Claiming that human inhabitations or agricultural lands surrounded all the forest areas in the state, the government categorically argued that the high court-ordered translocation would be impossible.
In an apparent setback to the state government, the Supreme Court, on 17 April, rejected its plea challenging the Kerala High Court’s rulings against tranquilising and keeping the wild animal in permanent captivity.
The decision to relocate Arikomban was made following complaints that it frequently raided ration shops and houses to devour rice, its favourite food.
The elephant’s penchant for rice got it the name Arikomban, a portmanteau of two Malayalam words, ari, meaning rice, and komban, tusker.
Not a rogue elephant
According to Idukki-based conservationist MN Jayachandran, Arikomban is neither a “rogue” nor a “menace”, as projected by certain vested interests.

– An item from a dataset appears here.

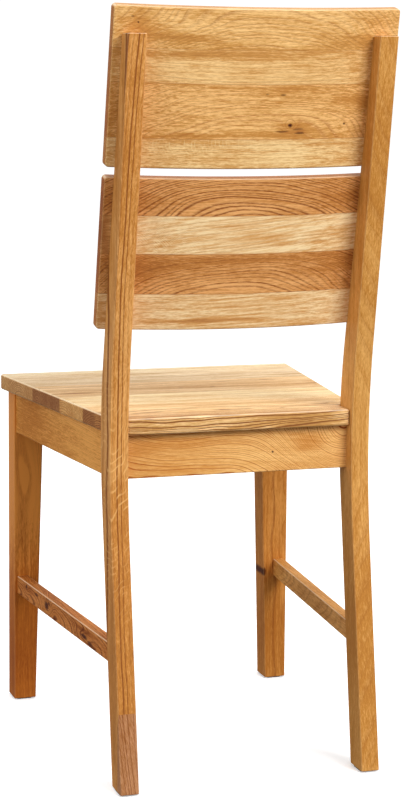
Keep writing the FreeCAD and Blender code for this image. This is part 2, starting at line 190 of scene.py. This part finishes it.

“It enters human habitats as it is hungry, thirsty, and homeless. It lost its traditional habitats to encroachment. He visits villages to find fodder and water, as nothing is left inside the forest. Climate change and human interference have made his survival miserable,” he said.
“If you deplete food and water, where will the animals go? Today, it is Arikomban. Tomorrow, it will be another elephant. How can we continue to capture all elephants and put them in captivity? What is the state doing? Complete apathy is what we need to address,” he stated.
“The problem is, we have authorised human settlements in the forest. We need to revisit revenue records to find out who owns the land,” the high court asked on 12 April during one of the hearings.
The CoE report also held unscientific settlements responsible for elephant-man conflicts.